Read the ingredients and look for:

  • Quantity of ingredients (more than 15? Probably on the higher end of the damaging scale)
  • Ingredients go in order of volume, so the first few ingredients are what make up most of the food product.
You will notice on a lot of these food products some form of sugar, flour, oil, butter, and salt are in abundance.
  • There are many words for white flour. Unless it says "whole wheat flour" exactly, it is white flour. Even when it says, "wheat flour", it is white flour. The same goes for the wording of sugars, dangerous chemicals like msg, fats, soy, and much more.
  • Primarily look for the names of whole foods.
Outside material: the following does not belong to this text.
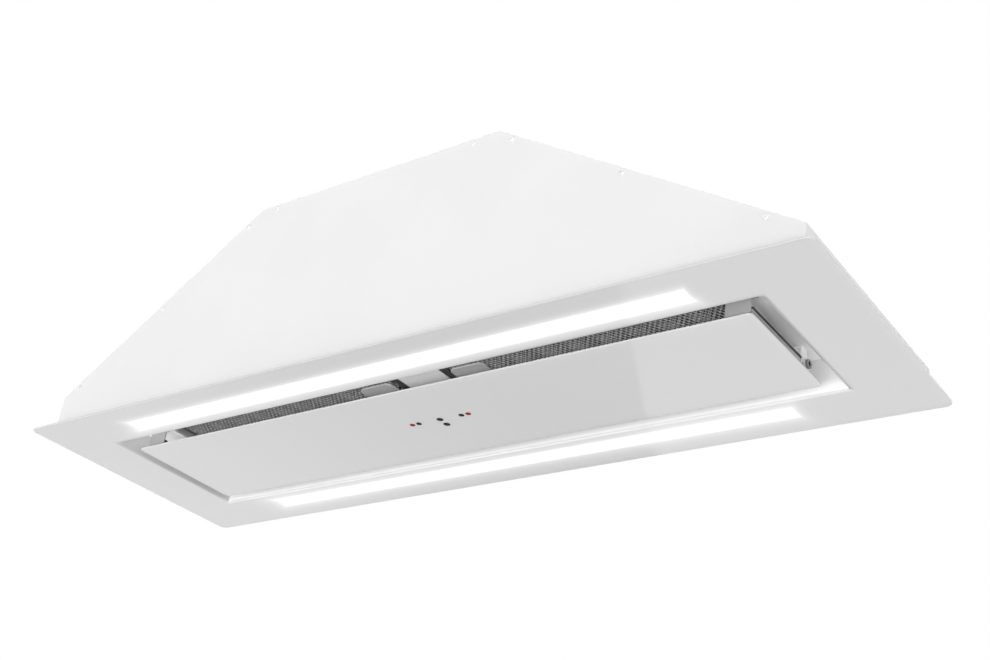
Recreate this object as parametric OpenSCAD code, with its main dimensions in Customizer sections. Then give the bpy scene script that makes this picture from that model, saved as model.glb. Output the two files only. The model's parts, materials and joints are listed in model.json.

If you start seeing words that are not easily pronounceable, or familiar to your everyday English language it is likely a more damaging processed food product.
Generally speaking, processed foods shouldn't be in our diets at all, but they taste great and are everywhere, so it is likely you will still eat them.

The goal is to:

  1. Meal plan so that you don't depend on them as a primary food source.
  2. When you do eat them, understand they are a treat and eat slowly, enjoy it, relax and breathe, and not only will you actually experience pleasure instead of guilt, you will eat less of it.
  3. Never try to justify eating processed food products by making unscientific analyses of this or that. Just except that it is a junk food and enjoy the times you choose to eat it.